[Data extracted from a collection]

• • • • •

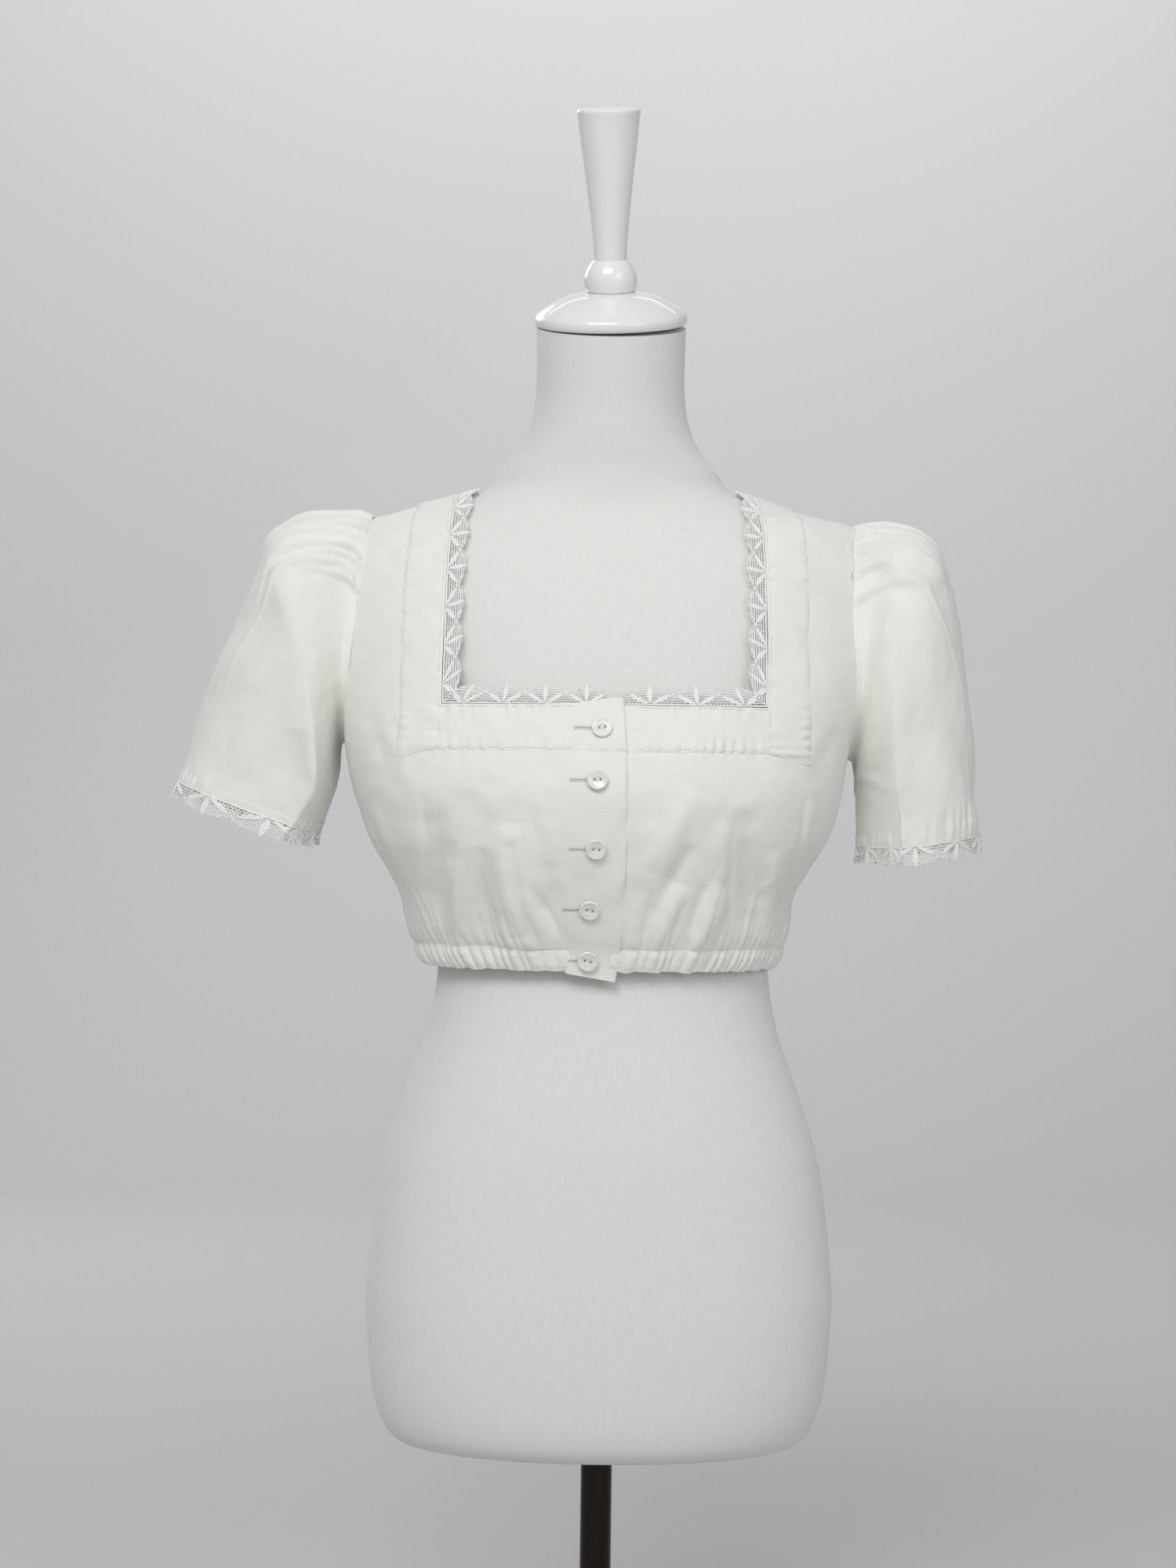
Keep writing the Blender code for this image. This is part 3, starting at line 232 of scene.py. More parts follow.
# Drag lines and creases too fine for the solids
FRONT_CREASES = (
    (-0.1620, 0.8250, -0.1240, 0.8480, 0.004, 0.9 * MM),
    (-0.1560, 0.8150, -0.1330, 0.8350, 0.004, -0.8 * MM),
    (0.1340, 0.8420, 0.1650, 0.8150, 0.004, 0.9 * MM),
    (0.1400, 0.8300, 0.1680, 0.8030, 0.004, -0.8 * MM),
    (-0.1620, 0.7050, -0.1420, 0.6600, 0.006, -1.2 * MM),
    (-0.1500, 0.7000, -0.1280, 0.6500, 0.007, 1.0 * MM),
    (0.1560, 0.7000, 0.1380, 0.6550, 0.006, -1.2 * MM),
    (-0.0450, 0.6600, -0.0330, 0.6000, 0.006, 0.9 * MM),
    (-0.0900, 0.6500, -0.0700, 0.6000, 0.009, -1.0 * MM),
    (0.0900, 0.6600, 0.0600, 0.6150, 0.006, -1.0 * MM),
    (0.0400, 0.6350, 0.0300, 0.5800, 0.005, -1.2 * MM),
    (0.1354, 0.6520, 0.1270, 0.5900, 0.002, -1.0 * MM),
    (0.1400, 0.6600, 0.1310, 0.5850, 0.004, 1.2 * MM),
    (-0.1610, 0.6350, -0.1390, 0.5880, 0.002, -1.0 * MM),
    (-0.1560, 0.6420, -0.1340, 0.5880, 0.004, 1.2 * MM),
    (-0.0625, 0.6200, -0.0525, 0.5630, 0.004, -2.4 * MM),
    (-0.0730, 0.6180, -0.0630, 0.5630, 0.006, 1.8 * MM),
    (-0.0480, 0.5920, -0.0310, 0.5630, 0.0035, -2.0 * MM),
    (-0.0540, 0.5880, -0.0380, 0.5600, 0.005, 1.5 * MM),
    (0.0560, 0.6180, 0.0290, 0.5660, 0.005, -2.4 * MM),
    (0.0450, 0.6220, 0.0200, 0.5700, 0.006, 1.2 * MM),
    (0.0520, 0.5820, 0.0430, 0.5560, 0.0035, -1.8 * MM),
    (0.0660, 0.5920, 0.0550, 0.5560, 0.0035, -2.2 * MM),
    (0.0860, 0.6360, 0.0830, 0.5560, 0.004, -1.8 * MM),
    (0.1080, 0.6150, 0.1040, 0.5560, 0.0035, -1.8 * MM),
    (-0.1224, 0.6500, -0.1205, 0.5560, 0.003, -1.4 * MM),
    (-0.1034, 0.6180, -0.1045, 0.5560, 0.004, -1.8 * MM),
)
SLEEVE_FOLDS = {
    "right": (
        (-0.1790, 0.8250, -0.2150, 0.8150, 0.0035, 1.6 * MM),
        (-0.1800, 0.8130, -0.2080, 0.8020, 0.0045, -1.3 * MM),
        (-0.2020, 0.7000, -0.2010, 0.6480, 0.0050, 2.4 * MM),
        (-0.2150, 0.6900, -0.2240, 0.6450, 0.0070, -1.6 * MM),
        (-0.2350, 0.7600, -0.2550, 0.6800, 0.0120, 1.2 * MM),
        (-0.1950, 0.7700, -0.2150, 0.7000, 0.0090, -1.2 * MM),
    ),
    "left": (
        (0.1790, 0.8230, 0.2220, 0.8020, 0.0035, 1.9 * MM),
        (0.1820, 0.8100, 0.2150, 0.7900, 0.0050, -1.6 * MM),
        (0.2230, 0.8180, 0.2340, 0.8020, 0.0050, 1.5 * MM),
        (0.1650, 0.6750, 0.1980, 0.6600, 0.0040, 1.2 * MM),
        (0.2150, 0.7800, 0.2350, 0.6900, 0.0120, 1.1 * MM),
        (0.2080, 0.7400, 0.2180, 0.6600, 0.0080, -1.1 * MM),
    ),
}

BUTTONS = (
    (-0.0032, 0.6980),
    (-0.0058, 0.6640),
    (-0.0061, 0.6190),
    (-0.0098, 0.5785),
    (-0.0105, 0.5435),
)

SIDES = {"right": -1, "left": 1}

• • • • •

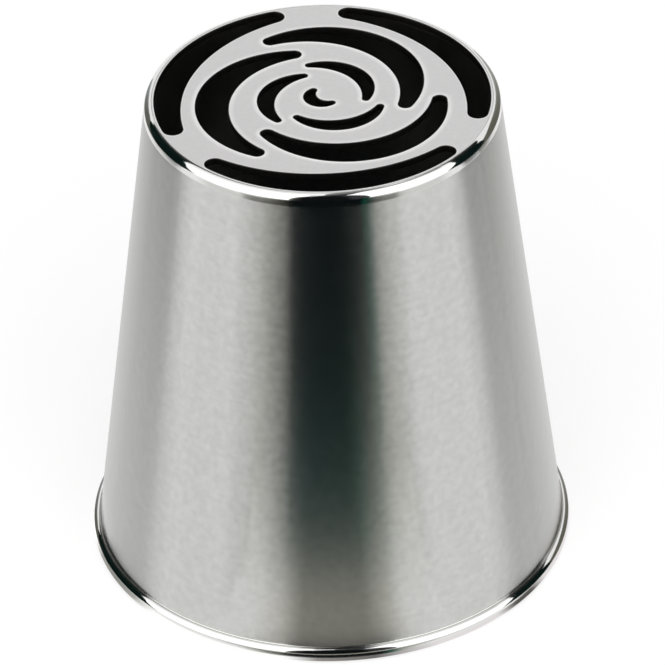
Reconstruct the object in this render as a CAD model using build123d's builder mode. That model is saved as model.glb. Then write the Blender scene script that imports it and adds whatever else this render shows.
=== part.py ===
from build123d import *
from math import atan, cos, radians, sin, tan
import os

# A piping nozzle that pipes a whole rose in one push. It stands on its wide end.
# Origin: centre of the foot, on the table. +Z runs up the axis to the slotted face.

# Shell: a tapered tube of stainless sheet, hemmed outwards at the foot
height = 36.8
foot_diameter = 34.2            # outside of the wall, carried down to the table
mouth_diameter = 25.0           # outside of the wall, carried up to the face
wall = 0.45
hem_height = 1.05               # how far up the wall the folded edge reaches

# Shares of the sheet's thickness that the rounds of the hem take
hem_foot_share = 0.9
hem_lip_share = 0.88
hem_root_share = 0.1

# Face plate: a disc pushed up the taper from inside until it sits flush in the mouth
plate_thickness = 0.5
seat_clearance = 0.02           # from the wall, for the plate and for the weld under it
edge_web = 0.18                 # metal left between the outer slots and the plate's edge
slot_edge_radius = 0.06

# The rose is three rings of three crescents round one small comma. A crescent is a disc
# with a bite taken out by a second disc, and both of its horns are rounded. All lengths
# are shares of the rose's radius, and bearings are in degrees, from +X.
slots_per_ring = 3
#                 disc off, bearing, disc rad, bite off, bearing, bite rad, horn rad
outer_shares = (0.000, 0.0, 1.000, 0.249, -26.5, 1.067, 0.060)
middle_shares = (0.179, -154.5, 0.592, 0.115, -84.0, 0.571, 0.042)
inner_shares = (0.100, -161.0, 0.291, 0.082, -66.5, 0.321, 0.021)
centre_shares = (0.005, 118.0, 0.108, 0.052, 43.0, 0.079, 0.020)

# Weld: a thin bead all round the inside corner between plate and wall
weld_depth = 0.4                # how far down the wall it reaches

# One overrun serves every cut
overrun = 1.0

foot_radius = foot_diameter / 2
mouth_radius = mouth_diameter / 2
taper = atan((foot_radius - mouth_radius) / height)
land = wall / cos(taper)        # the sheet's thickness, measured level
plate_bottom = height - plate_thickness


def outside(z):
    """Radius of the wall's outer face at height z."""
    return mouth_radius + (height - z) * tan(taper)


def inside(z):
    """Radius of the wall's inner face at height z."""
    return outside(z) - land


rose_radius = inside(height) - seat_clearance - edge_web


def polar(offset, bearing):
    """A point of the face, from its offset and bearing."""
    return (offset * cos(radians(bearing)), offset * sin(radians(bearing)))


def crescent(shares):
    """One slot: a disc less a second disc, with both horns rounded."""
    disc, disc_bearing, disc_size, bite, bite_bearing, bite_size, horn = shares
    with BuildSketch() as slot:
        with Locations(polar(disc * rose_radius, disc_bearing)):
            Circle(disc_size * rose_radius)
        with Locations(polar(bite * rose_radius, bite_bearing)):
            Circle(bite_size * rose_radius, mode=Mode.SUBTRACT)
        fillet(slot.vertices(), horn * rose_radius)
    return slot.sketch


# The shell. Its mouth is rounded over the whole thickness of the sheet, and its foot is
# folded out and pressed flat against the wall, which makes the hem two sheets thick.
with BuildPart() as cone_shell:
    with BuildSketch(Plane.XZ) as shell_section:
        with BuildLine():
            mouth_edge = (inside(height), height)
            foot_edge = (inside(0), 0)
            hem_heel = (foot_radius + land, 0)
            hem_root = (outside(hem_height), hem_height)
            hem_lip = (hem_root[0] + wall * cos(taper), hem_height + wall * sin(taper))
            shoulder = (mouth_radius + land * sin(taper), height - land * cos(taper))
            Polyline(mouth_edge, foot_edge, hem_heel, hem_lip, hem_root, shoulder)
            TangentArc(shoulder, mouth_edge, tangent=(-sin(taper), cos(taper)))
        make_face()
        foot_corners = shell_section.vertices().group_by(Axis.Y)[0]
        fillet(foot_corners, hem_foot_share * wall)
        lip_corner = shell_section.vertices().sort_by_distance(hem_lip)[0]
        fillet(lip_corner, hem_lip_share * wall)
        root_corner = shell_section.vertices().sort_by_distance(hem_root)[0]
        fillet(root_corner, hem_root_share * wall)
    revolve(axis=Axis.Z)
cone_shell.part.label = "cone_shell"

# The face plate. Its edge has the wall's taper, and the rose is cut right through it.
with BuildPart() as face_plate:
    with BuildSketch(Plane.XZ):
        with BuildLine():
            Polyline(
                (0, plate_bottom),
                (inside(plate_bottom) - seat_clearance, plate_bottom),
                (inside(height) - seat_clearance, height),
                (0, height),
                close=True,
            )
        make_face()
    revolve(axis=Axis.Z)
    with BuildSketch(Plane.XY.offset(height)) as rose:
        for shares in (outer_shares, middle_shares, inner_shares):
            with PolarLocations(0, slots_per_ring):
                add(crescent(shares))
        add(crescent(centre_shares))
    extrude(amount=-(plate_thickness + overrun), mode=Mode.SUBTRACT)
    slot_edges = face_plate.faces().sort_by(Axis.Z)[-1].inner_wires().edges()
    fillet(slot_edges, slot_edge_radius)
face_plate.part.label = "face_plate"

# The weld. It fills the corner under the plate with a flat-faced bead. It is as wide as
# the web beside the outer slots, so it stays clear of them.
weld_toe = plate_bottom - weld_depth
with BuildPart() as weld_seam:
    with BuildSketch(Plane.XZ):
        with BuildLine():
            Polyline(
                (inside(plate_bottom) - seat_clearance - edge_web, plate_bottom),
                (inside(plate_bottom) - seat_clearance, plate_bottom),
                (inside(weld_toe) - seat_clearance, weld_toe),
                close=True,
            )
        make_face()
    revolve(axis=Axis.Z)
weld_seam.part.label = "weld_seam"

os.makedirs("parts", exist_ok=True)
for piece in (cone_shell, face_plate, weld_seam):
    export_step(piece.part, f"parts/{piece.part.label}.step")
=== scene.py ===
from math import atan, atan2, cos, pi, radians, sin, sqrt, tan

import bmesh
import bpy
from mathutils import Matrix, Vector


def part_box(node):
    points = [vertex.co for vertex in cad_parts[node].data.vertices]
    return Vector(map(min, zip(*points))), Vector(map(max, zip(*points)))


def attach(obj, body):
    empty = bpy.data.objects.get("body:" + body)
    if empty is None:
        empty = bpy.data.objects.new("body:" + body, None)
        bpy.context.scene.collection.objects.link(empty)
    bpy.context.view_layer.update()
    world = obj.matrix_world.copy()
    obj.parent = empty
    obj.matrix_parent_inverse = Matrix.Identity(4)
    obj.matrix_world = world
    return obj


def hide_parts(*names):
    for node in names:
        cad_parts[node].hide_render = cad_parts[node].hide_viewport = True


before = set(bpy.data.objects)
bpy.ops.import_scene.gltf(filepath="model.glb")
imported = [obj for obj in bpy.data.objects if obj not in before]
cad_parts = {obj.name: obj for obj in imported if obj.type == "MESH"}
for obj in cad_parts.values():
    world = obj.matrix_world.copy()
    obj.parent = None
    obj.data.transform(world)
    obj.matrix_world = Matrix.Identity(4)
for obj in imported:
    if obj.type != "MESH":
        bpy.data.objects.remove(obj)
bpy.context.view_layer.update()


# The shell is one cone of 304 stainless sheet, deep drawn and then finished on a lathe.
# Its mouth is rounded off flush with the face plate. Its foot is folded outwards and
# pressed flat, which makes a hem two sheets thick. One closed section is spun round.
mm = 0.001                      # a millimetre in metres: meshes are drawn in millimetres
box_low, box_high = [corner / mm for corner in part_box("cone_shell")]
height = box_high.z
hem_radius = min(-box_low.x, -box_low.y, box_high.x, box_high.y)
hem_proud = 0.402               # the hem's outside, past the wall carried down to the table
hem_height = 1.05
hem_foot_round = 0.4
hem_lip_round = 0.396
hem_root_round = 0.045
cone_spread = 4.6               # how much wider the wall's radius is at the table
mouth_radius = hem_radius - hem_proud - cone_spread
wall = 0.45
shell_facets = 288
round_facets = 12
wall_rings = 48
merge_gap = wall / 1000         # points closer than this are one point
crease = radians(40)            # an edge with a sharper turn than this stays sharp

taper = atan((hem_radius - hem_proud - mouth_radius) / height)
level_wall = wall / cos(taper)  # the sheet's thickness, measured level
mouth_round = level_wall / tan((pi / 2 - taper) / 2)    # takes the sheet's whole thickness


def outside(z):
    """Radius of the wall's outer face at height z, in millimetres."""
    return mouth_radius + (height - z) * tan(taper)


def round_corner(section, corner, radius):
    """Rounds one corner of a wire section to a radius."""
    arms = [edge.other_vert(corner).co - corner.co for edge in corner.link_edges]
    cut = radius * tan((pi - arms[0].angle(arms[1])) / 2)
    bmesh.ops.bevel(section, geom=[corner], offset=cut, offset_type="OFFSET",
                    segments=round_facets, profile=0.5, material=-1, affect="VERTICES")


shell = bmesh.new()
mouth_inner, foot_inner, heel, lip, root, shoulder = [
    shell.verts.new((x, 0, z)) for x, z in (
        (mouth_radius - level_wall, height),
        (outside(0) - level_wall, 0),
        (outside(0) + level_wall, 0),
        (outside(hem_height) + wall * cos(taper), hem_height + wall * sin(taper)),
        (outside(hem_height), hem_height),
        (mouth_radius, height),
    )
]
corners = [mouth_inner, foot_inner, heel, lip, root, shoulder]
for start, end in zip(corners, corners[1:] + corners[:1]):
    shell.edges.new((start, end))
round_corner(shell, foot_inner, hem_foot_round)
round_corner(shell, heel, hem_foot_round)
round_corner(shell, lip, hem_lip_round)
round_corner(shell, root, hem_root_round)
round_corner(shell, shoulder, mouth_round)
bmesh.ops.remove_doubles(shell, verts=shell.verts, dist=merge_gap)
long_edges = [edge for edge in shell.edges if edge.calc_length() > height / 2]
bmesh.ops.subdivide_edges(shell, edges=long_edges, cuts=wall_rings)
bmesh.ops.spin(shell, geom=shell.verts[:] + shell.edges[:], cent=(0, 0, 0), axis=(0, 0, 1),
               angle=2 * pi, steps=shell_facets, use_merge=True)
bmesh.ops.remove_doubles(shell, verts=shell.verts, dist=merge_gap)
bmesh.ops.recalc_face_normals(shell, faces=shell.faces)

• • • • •

__What the exercise asks__
Look above for the line containing "extrude(amount=-(plate_thickness + overrun), mode=Mode.SUBTRACT)". Output from there through the line containing "bpy.data.objects.remove(obj)", exactly and inclusively.

__Result__
    extrude(amount=-(plate_thickness + overrun), mode=Mode.SUBTRACT)
    slot_edges = face_plate.faces().sort_by(Axis.Z)[-1].inner_wires().edges()
    fillet(slot_edges, slot_edge_radius)
face_plate.part.label = "face_plate"

# The weld. It fills the corner under the plate with a flat-faced bead. It is as wide as
# the web beside the outer slots, so it stays clear of them.
weld_toe = plate_bottom - weld_depth
with BuildPart() as weld_seam:
    with BuildSketch(Plane.XZ):
        with BuildLine():
            Polyline(
                (inside(plate_bottom) - seat_clearance - edge_web, plate_bottom),
                (inside(plate_bottom) - seat_clearance, plate_bottom),
                (inside(weld_toe) - seat_clearance, weld_toe),
                close=True,
            )
        make_face()
    revolve(axis=Axis.Z)
weld_seam.part.label = "weld_seam"

os.makedirs("parts", exist_ok=True)
for piece in (cone_shell, face_plate, weld_seam):
    export_step(piece.part, f"parts/{piece.part.label}.step")
=== scene.py ===
from math import atan, atan2, cos, pi, radians, sin, sqrt, tan

import bmesh
import bpy
from mathutils import Matrix, Vector


def part_box(node):
    points = [vertex.co for vertex in cad_parts[node].data.vertices]
    return Vector(map(min, zip(*points))), Vector(map(max, zip(*points)))


def attach(obj, body):
    empty = bpy.data.objects.get("body:" + body)
    if empty is None:
        empty = bpy.data.objects.new("body:" + body, None)
        bpy.context.scene.collection.objects.link(empty)
    bpy.context.view_layer.update()
    world = obj.matrix_world.copy()
    obj.parent = empty
    obj.matrix_parent_inverse = Matrix.Identity(4)
    obj.matrix_world = world
    return obj


def hide_parts(*names):
    for node in names:
        cad_parts[node].hide_render = cad_parts[node].hide_viewport = True


before = set(bpy.data.objects)
bpy.ops.import_scene.gltf(filepath="model.glb")
imported = [obj for obj in bpy.data.objects if obj not in before]
cad_parts = {obj.name: obj for obj in imported if obj.type == "MESH"}
for obj in cad_parts.values():
    world = obj.matrix_world.copy()
    obj.parent = None
    obj.data.transform(world)
    obj.matrix_world = Matrix.Identity(4)
for obj in imported:
    if obj.type != "MESH":
        bpy.data.objects.remove(obj)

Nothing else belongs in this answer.